Recently, a chemical delivery system (CDS) has been devised which promises to deliver centrally acting drugs, such as the estrogens, to the brain in a sustained and site-specific manner. In accord with this system, the desired centrally-mediated hormonal effects of the estrogens can be achieved without the high concentrations throughout the body which are believed to be responsible for the significant toxic effects generally associated with use of these drugs. The estrogen-chemical delivery system is generally described in Bodor U.S. Pat. No. 4,479,932 issued to UNIVERSITY OF FLORIDA on Oct. 30, 1984, and more specifically in UNIVERSITY OF FLORIDA's International Application No. PCT/US83/00725 (published under International Publication No. WO83/03968), in Bodor U.S. Pat. No. 4,540,564 issued to UNIVERSITY OF FLORIDA on Sept. 10, 1985, and in copending Bodor U.S. patent application Ser. Nos. 665,940 and 666,210, both filed Oct. 29, 1984. Briefly, according to the estrogen-CDS system, the target estrogen is tethered to a reduced, blood-brain barrier-penetrating lipoidal form of a dihydropyridine.revreaction.pyridinium salt type redox carrier. Oxidation of the dihydropyridine carrier moiety in vivo to the ionic pyridinium salt type estrogen/carrier entity prevents elimination thereof from the brain, while elimination from the general circulation is accelerated, and subsequent cleavage of the quaternary carrier/estrogen species results in sustained delivery of the estrogen in the brain and facile elimination of the carrier moiety. As stated in the aforementioned U.S. Pat. No. 4,479,932, the rationale for brain delivery of the steroid hormones, e.g. estradiol, at least in part derives from the fact that recent studies of histological mapping of hormone-sensitive and specific steroid-binding cells in the brain have underscored the importance of steroid action in the brain on sexual behavior. Further details of the estrogen-chemical delivery system are given hereinbelow.

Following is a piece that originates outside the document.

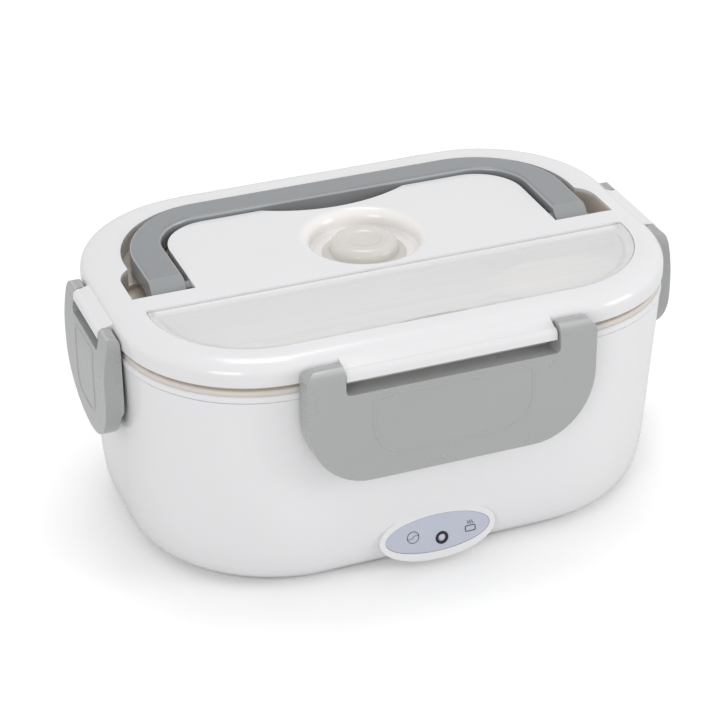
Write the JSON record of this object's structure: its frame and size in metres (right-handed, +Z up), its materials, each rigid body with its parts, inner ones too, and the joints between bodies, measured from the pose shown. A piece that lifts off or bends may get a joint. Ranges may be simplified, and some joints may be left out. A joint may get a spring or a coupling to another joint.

More recently, it has been found that the redox carrier-estrogen derivatives described in the aforementioned patents are useful in achieving weight control in mammals; cf. Bodor et al copending U.S. patent application Ser. No. 790,159, filed Oct. 22, 1985, now U.S. Pat. No. 4,617,298. Related literature on the carrier-estrogens reports sustained LH inhibition and sustained reduction of body weight increases (Estes et al, Program, 67th Annual Meeting of the Endocrine Society, Baltimore, MD, p. 52, 1985; Estes et al, 68th Annual Meeting of the Endocrine Society, Anaheim, CA, p. 288, 1986).